The long title of this act states that this is a bill for an act “to provide for the minimisation of waste, the recovery, recycling and reuse of resources, and for other purposes.” Many of the provisions of this bill relate directly to the recovery, recycling and reuse of resources through regulating the activities of waste management businesses. While the generation of waste is generally not the subject of direct regulatory action under the bill it will be the strong focus of the educational role of the waste manager and, potentially, future codes of practice. In the longer term it should be expected that the generation of waste will be discouraged through differential fees and charges which will aim to encourage the recovery and reuse of resources rather than sending material to landfill.

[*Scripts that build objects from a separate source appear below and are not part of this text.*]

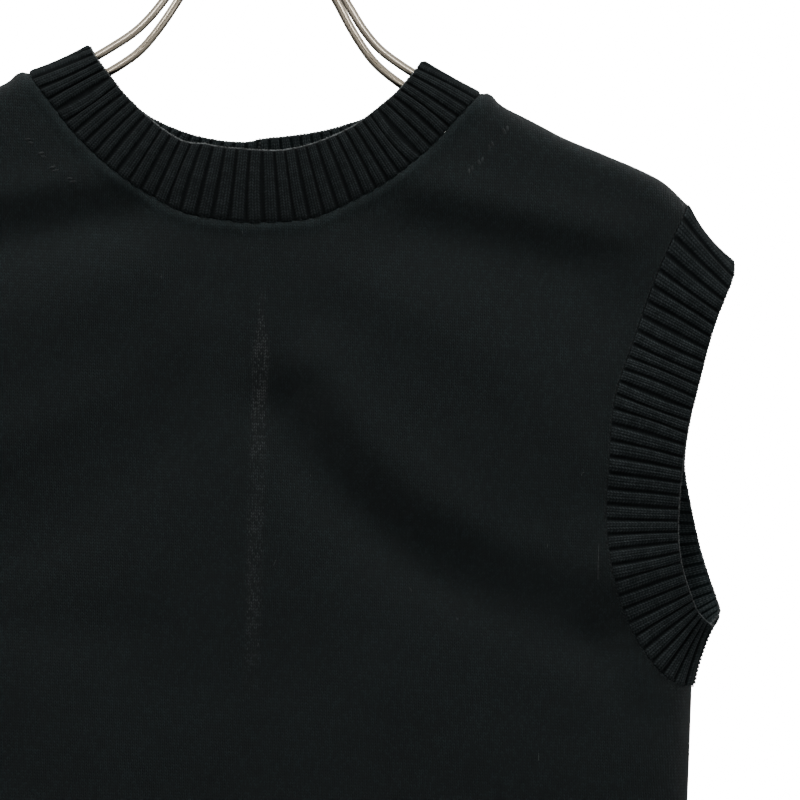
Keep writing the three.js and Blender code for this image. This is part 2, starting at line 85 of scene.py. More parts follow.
back = dict(
    name="back", way=1,
    depth=dict(drop=[0, 90, 330, 570], off=[19, 20, 19, 15]),
    neckSeam=dict(
        across=[0, 34, 53, 73.5, 95.5, 109.5, 121.7],
        drop=[85, 81, 73.5, 61.5, 44.5, 30, 16.6],
    ),
    armSeam=dict(
        across=[250.5, 241.5, 229.5, 213, 203, 201, 202.5, 210, 222.5, 236.1],
        drop=[330, 328, 317, 288.7, 250, 215, 175.5, 147.4, 105.8, 72],
    ),
    neckEdge=dict(
        across=[91, 90.6, 86.5, 77, 65, 53.5, 37, 19, 0],
        drop=[0, 1, 5.5, 15, 25, 33.2, 40, 44, 45],
        off=[0, 8, 13, 15, 16, 17, 17, 17, 17],
    ),
    armEdge=dict(
        across=[262.2, 262, 258, 251.5, 245, 243, 251, 257.7, 262.4, 264.4, 259.5],
        drop=[99.5, 107, 120.5, 139, 172, 208, 247.6, 268.5, 282.5, 290, 297],
        off=[0, 9, 13, 15, 16, 16, 15, 13, 10, 6, 0],
    ),
)

# The main folds, each a curve from start by way of a second point to end: its half width and its rise,
# above zero for a ridge and below for a trough. The last few on each face are finer creases.
# Scene only, as the photo shows it: how far each neck edge hangs below its table, from the left shoulder to
# the right. The band's two ends meet at the centre back, and one of them sits lower.
front["neckSag"] = dict(
    across=[-91, -84, -77, -70, -62, -55, -47.6, -37.6, -30, -25, -9, 9, 30, 50, 60, 69, 78, 86, 91],
    drop=[0, 0.2, 0.8, 1.7, 1.3, 1, 2, 3, 1.8, 0.3, 0, 0.4, 0, -0.5, 0, 0.8, 1.4, 0, 0],
)
back["neckSag"] = dict(
    across=[-91, -84, -77, -70, -62, -50, -37, -24, -4, 3, 9, 22, 40, 52, 61, 67, 75, 84, 91],
    drop=[0, 0.3, 2, 4, 4.8, 3.8, 3.4, 2.9, 2.2, 0.5, -0.5, -1.3, -0.6, 0.4, 2.5, 3, 1.6, -1, 0],
)
# How far each armband's edge stands out past its table, by drop
front["armShift"] = dict(drop=[95, 123, 139, 154, 169, 192, 300], across=[0.6, 0.8, 1.6, 1.6, 1.3, 0, 0])
back["armShift"] = dict(
    drop=[95, 123, 139, 154, 169, 192, 205, 215, 230, 267, 282, 297],
    across=[0.6, 0.8, 1.6, 1.6, 1.3, 0, -1.1, -1.6, -1.2, -1.2, -0.4, 0],
)
front["folds"] = [
    dict(start=(80, 98), by=(130, 108), end=(200, 126), width=24, rise=-4.2),
    dict(start=(-66, 94), by=(-112, 98), end=(-178, 118), width=22, rise=-3.6),
    dict(start=(50, 112), by=(148, 140), end=(196, 206), width=24, rise=2.2),
    dict(start=(-60, 116), by=(-140, 150), end=(-190, 214), width=26, rise=3.5),
    dict(start=(24, 192), by=(82, 278), end=(160, 280), width=26, rise=-4),
    dict(start=(140, 250), by=(182, 254), end=(196, 300), width=20, rise=-3),
    dict(start=(-46, 190), by=(-96, 262), end=(-168, 262), width=28, rise=-4),
    dict(start=(192, 248), by=(204, 268), end=(216, 292), width=10, rise=2),
    dict(start=(-90, 330), by=(-70, 430), end=(-96, 560), width=34, rise=3.5),
    dict(start=(60, 360), by=(84, 450), end=(70, 562), width=36, rise=3),
]
back["folds"] = [
    dict(start=(70, 88), by=(118, 74), end=(180, 84), width=22, rise=-4),
    dict(start=(-76, 86), by=(-120, 78), end=(-182, 88), width=20, rise=-4.5),
    dict(start=(-44, 120), by=(-140, 140), end=(-194, 212), width=26, rise=3.5),
    dict(start=(56, 122), by=(132, 152), end=(188, 220), width=24, rise=3),
    dict(start=(-30, 180), by=(-90, 252), end=(-170, 258), width=28, rise=-4),
    dict(start=(40, 196), by=(100, 270), end=(176, 272), width=26, rise=-3.5),
    dict(start=(20, 350), by=(-10, 440), end=(26, 560), width=40, rise=3.5),
]

# Scene only: pairs of a ridge and a trough that make the sharper creases under the shoulders and armholes
front["folds"] += [
    dict(start=(90, 66), by=(138, 76), end=(196, 88), width=11, rise=2.6),
    dict(start=(92, 90), by=(136, 97), end=(178, 106), width=14, rise=-3),
    dict(start=(-150, 88), by=(-110, 76), end=(-68, 70), width=10, rise=2.2),
    dict(start=(-154, 116), by=(-110, 101), end=(-70, 93), width=13, rise=-3),
    dict(start=(42, 166), by=(80, 244), end=(200, 272), width=16, rise=4.8),
    dict(start=(22, 190), by=(68, 276), end=(196, 310), width=17, rise=-5),
    dict(start=(52, 118), by=(106, 142), end=(196, 214), width=12, rise=1),
    dict(start=(-30, 150), by=(-84, 216), end=(-184, 226), width=15, rise=1.8),
    dict(start=(-40, 214), by=(-90, 286), end=(-180, 284), width=16, rise=-2),
    dict(start=(6, 122), by=(20, 240), end=(-8, 380), width=13, rise=0.8),
    dict(start=(-118, 300), by=(-40, 360), end=(40, 330), width=26, rise=-1.6),
    dict(start=(-170, 306), by=(-104, 320), end=(-50, 312), width=18, rise=-2.2),
    dict(start=(196, 308), by=(206, 328), end=(226, 348), width=11, rise=-2),
    dict(start=(90, 330), by=(150, 400), end=(226, 370), width=24, rise=1.8),
    dict(start=(-224, 360), by=(-150, 420), end=(-120, 520), width=24, rise=1.6),
]
back["folds"] += [
    dict(start=(-98, 66), by=(-140, 62), end=(-188, 76), width=9, rise=1.6),
    dict(start=(-96, 92), by=(-138, 94), end=(-184, 99), width=10, rise=-2.4),
    dict(start=(136, 60), by=(106, 68), end=(70, 80), width=9, rise=1.6),
    dict(start=(138, 88), by=(104, 96), end=(66, 104), width=10, rise=-2.2),
    dict(start=(-44, 160), by=(-90, 226), end=(-188, 238), width=13, rise=3),
    dict(start=(-26, 190), by=(-70, 268), end=(-182, 276), width=15, rise=-3.2),
    dict(start=(40, 156), by=(84, 222), end=(186, 232), width=14, rise=2.4),
    dict(start=(34, 204), by=(86, 276), end=(180, 278), width=15, rise=-2.6),
    dict(start=(-100, 320), by=(-30, 370), end=(60, 340), width=26, rise=-1.8),
    dict(start=(120, 330), by=(150, 420), end=(210, 400), width=24, rise=1.8),
]

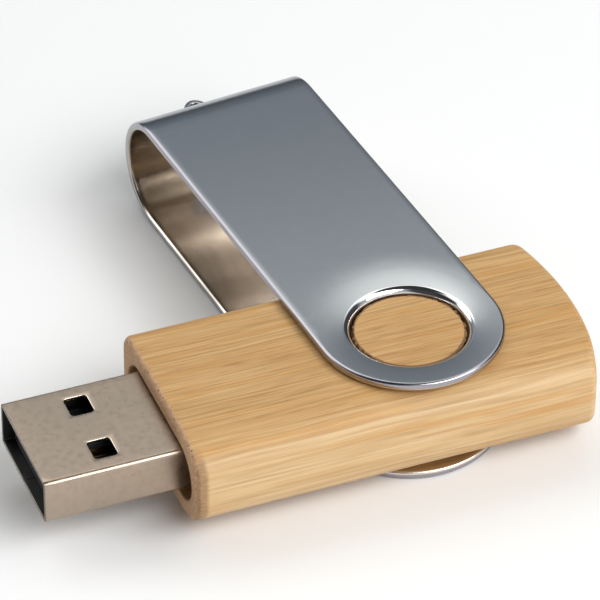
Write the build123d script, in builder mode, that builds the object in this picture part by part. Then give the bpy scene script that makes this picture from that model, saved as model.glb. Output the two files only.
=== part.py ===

The Waste Management and Resource Recovery Bill delivers a number of things. It fills a management and regulatory gap in the current legislation. The legislation is designed to bring the commercial waste industry within a framework of regulation that is simple to administer. The bill addresses, for the first time, a number of matters that have been of concern to the government and the ACT community for many years. It provides a framework for regulating behaviour of waste operators that is not limited to the threshold environmental harm criteria in the Environment Protection Act 1997.

It establishes the necessary environment of permission to operate in the waste industry through licensing and registration and industry management. Without this it is not possible to effectively regulate the waste industry. It means the stockpiling of waste will be manageable through directions and codes of practice and the territory will be protected from financial losses through the provision of financial assurances where appropriate. Mandatory data reporting will be simple but will provide essential knowledge about waste activity, making it possible to effectively review policy and practices. Targeted charging for waste will guide waste behaviour within the industry and the broader community, adding momentum to the achievement of targets in the ACT waste strategy.

One of the important features of this legislation is that it is technology neutral so that new processes and facilities can be introduced and managed without the need for legislative change. This could include, for example, mattress recycling, which has recently been established, or potential facilities for polystyrene recycling or processing food waste. Under this legislation illegal behaviour will be more severely punished but genuine operators will be encouraged to invest in the waste industry, something that can only benefit this city and the planet. It is important to note that ordinary domestic waste collection is unaffected by this legislation.